Cette action, la première de cette envergure dans ces négociations coordonnées, vise à obtenir des augmentations salariales de 36% sur quatre ans, une bonification des avantages sociaux, ainsi qu’une protection contre l’ingérence des patrons dans la gestion des pourboires.
François Houle, vice-président du syndicat des travailleuses et travailleurs de l'Hôtel Reine-Élizabeth-CSN, en grève aujourd'hui, pense que la position de son hôtel sur l'organisation du travail est tournée vers le passé. « Ils veulent revenir à des 'split shifts', comme on l'appelle dans le jargon de l'industrie. C'est-à-dire que tu peux rentrer le matin de 8h à midi, ensuite retourner chez vous, puis revenir de 4h à 8h le soir. »

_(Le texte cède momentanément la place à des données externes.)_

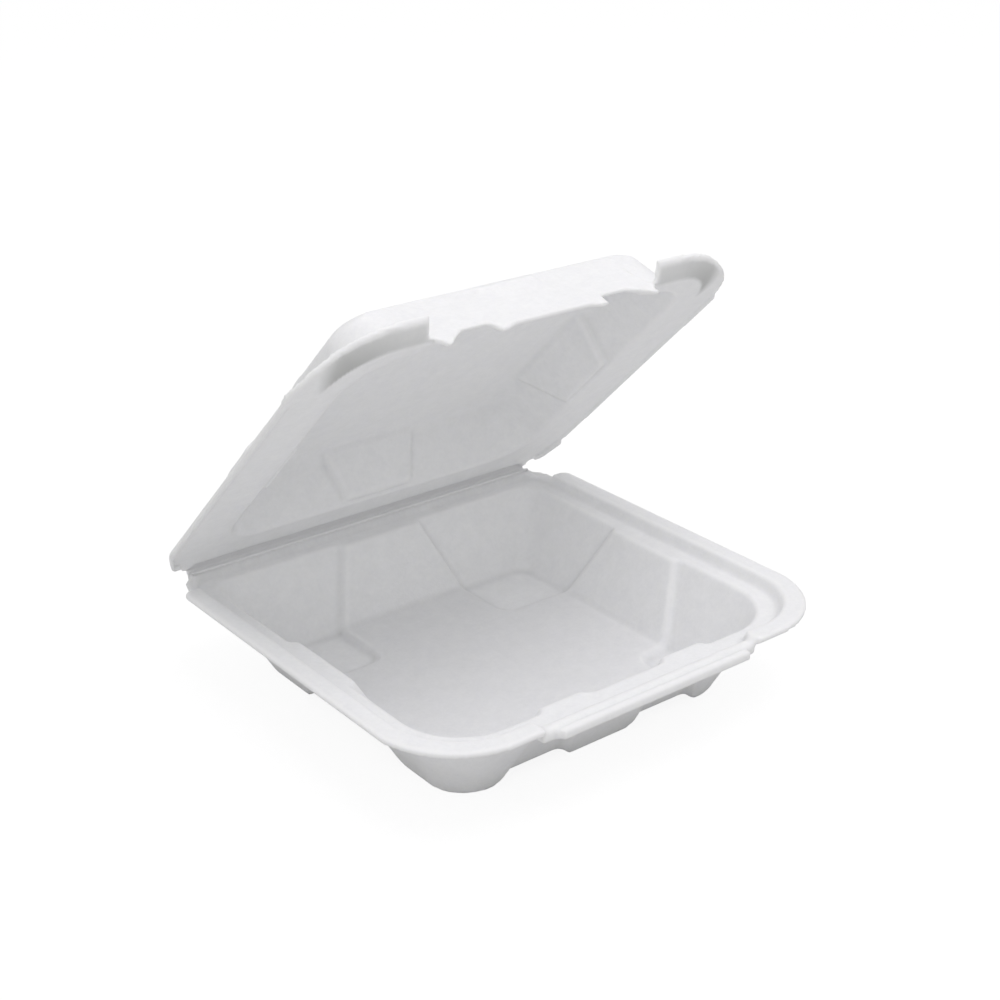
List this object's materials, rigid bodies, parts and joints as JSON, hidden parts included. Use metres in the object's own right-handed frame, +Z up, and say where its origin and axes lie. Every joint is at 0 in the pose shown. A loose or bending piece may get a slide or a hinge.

« C'est des conditions de travail qu'on n'a pas vues depuis plus de 30 ans. Il n'y a pas question qu'on retourne dans ces années-là. Les gens, aujourd'hui, veulent avoir une certaine qualité de vie. On dirait que les employeurs, en ce moment, aimeraient pouvoir déplacer des employés d'un endroit à l'autre, peu importe leur compétence, leurs spécialités et ainsi de suite. »

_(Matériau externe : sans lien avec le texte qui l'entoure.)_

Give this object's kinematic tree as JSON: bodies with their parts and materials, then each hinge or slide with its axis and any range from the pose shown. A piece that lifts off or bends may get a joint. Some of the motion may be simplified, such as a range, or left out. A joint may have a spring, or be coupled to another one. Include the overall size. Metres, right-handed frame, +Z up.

Les relations avec la partie patronale sont déjà tendues sur le milieu de travail. En effet, l'Hôtel Reine-Élizabeth, propriété du géant international de l'hôtel de luxe Fairmount, a brisé à plusieurs reprises les termes de la convention collective dans les dernières années, imposant par exemple aux employés des formations qui ne sont pas rémunérées.
Le vice-président du syndicat explique, « au Reine-Élizabeth, on a au-dessus de 400 griefs. » Les griefs sont des plaintes déposées par les employés lorsque l'employeur ne respecte pas le contrat de travail.
« Ça peut être pour tellement de choses. Ça peut être de l'overtime non payée par exemple, mais ça reste des problèmes qui n'ont pas été traités, qui se sont accumulés. On est rendu avec une montagne de griefs à régler à l'aube d'un nouveau contrat de travail. »
À la place des reculs demandés par la multinationale, le syndicat pense qu'il est grand temps de reconnaître l'expertise des travailleurs du milieu et de leur offrir des conditions de travail en conséquence.
Houle affirme, « il faut reconnaître les employés comme étant ce qu'ils sont, des professionnels dans leur milieu. Aujourd'hui, on a des écoles comme l'ITHQ qui forment les meilleurs dans l'industrie du tourisme. C'est une vision du tourisme au niveau québécois ou encore canadien qui considère que des gens qui sont des professionnels dans cette industrie-là donnent une meilleure qualité de service. »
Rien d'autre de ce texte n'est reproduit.